Now, Allen pulls down a shade to screen her view of the eyesore when she sits on her small wooden deck off the back of the house. It wouldn't be like that in the suburbs, she said.
"I don't feel I need to live like that," Allen said.
Fire, plus the earlier death of an elderly longtime resident, was the downfall of 212 E. Philadelphia Ave. on the South Side, said neighbor John Simpkins, who's lived on the street for 16 years.
The collapsing porch is barely visible through the overgrown bushes and trees. The windows are broken or boarded and the electric meter is gone. A bay window on the side of the house has scorch marks from a fire a few years ago. Soot still stains the white siding around it.
Despite that, the house isn't yet on the city's demolition list.
"It certainly doesn't make the neighborhood any better," Simpkins said.
Tried to sell
He likes his house, and it's a good thing. He may have no choice but to stay.
Simpkins put his house on the market a few years ago. Potential buyers would come to look at it but kept driving when they saw the neighboring eyesore, he said. He gave up after a year.
Even when conscientious homeowners are alive, bankruptcy often turns a home into a candidate for razing, readers say.
The stench of sewage is noticeable from 139 S. Portland Ave. on the West Side. The sewer backed up in the basement there after the owner went bankrupt and abandoned the house, said next-door neighbor John Goodall, who's lived there 47 years.
The doors and windows are unsecured, the trim is falling off and the garage is filled with trash. The inside is worse, Goodall said.
"Each room is just a horrible disgrace," he said. "It downgrades the entire neighborhood. It's an embarrassment."
Nonetheless, the house hasn't made the city's demolition list.
Goodall knew the previous owner for years and feels bad for the man's financial struggles. Still, the house has to come down, he said.
Demolition official's comments
Mike Damiano, the city's housing and demolition director, says razing homes is hard when the owner is deceased or in bankruptcy.
Damiano says he hesitates to act on homes tied up in probate and bankruptcy court because of the red tape. There are many other demolition candidates without such baggage, he said.

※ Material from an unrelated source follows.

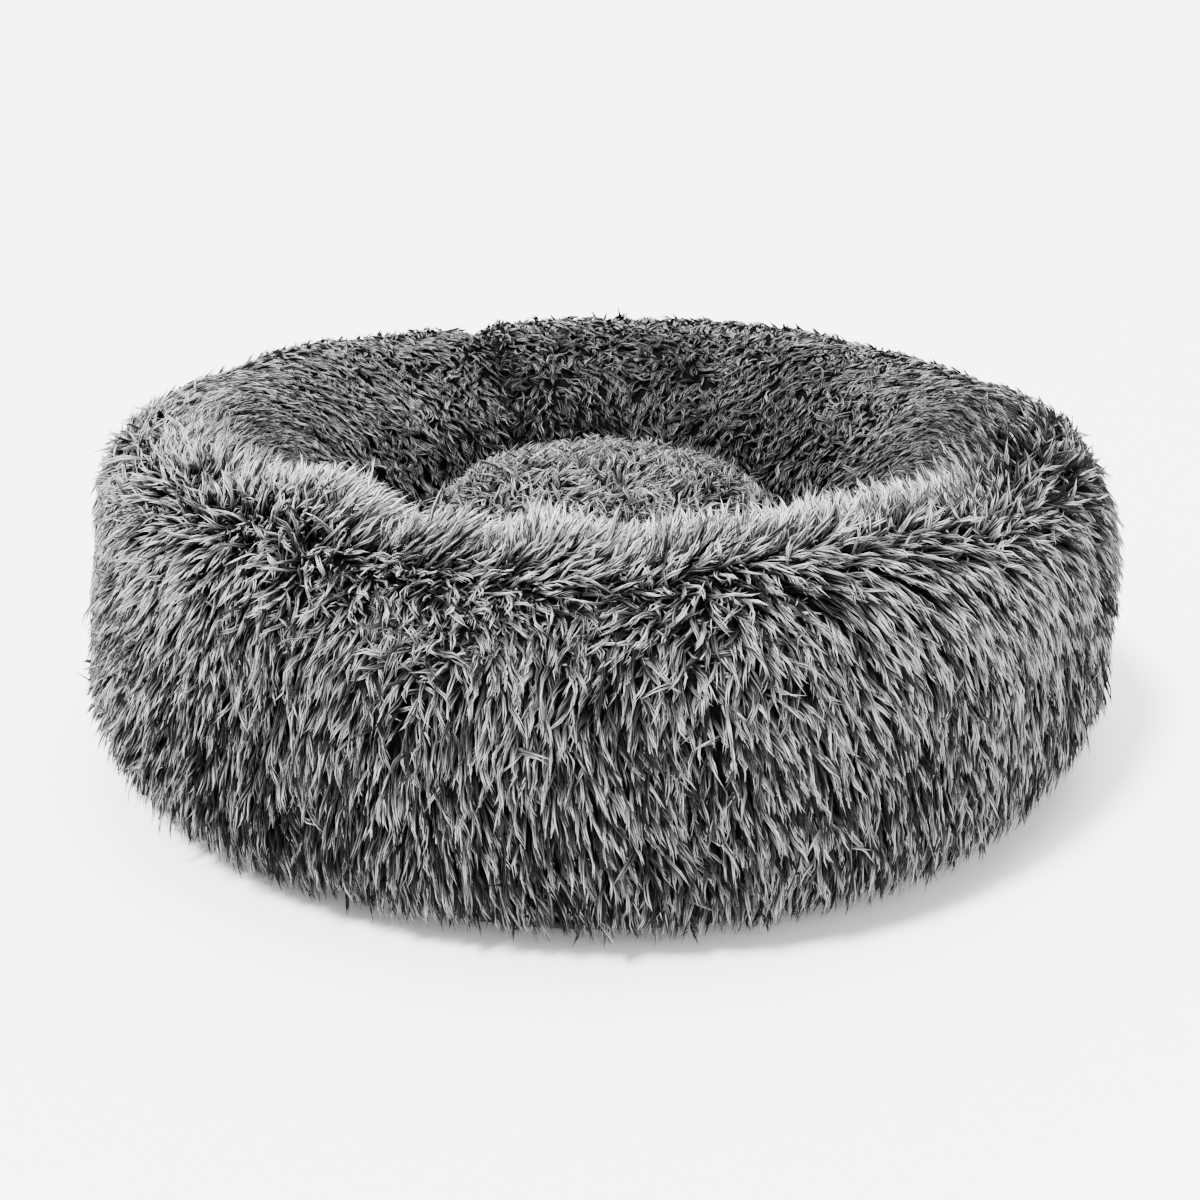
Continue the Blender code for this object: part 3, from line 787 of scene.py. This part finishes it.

He admits when pressed, however, that such circumstances don't prevent demolition.
Often, relatives who live in the suburbs don't want the properties and abandon the homes when elderly residents leave or die, Damiano said.
That's part of why the demolition list is so long -- 545 on June 2, up from 490 in March. And that's after having leveled about 50 homes in the interim.
The list always grows in the spring, Damiano said. People spend more time outside and renew complaints about dilapidated homes that only get worse after another year's winter weather.
"It's like dandelions. This is what happens in the spring," Damiano said.
The Vindicator's posting of the city's demolition list on its Web site has increased calls to the housing department, too, he said.
Tough situations
Homes of people in bankruptcy are tough because such properties start out in fair condition, he said. The properties deteriorate when left vacant, and the city is powerless to force anyone to maintain them, Damiano says. Citations written are thrown out of court because bankruptcy cases essentially make them moot, he said.
"These people, you can't touch them. Our codes can't touch them," he said.
The fire department orders emergency razings when flames damage a house enough to be a safety hazard. The street department usually levels those almost immediately, when its 12-year-old excavator isn't broken down.
Damiano hesitates, however, to order demolitions on homes where fire has damaged -- but not devastated -- a house.
The owners often want to fix them. Damiano wants to give them a chance. He admits often letting those go for months before pressing the matter.
"This is America. I'm going to let them fix it up," he said.